The evidence showed that deceased, who had been a passenger on defendant's passenger train from Corning to Walnut Ridge depot, had left the train and the depot platform, and was on the railroad track en route, to her residence in the town of Walnut Ridge, when she was run over and killed by the rear coach of said train, while the same was being moved backwards. The trial court, holding, in effect, that by this act she had ceased to be a passenger, gave the following instruction at the instance of the defendant, to-wit: “7. The relation of passenger to the defendant ceased after Mrs. Tackwell was safely discharged from the train at the place of her destination, and after she left the depot platform. If the evidence shows that the employees on the train that killed Mrs.

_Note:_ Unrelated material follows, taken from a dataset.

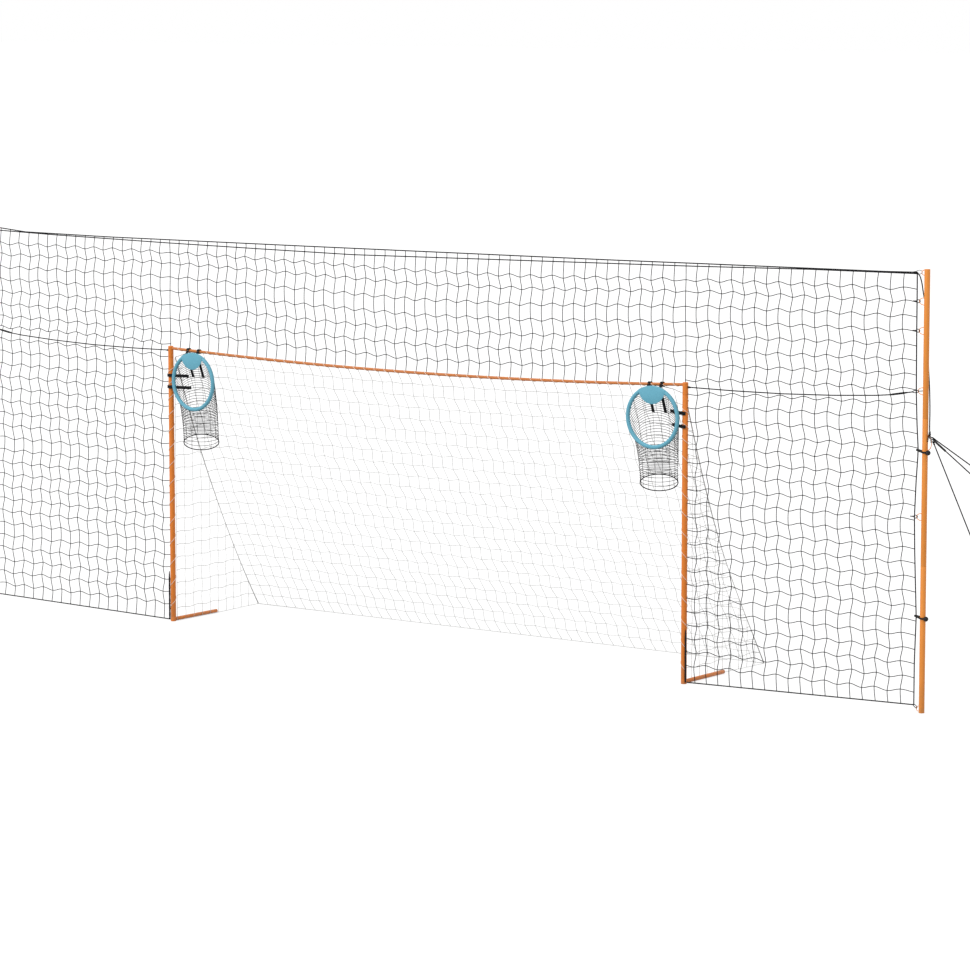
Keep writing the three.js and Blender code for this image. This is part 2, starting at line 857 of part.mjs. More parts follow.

Tackwell were in the ordinary discharge of their duties, and exercised reasonable diligence and precaution, the defendant is not responsible for unavoidable accident to the deceased, and your verdict will be for the defendant.”

The fact that deceased had left the depot platform, and was on the railroad track en route to her home, is undisputed; *68and she had ceased to be a passenger, under the rule which governs in such eases, and under which the instruction was given.

The error of the first instruction is thus made palpable, and, being radically wrong, its defect is not cured by any other instruction given; for, as in all such cases, it cannot be said certainly which of the instructions influenced the jury in making up their verdict.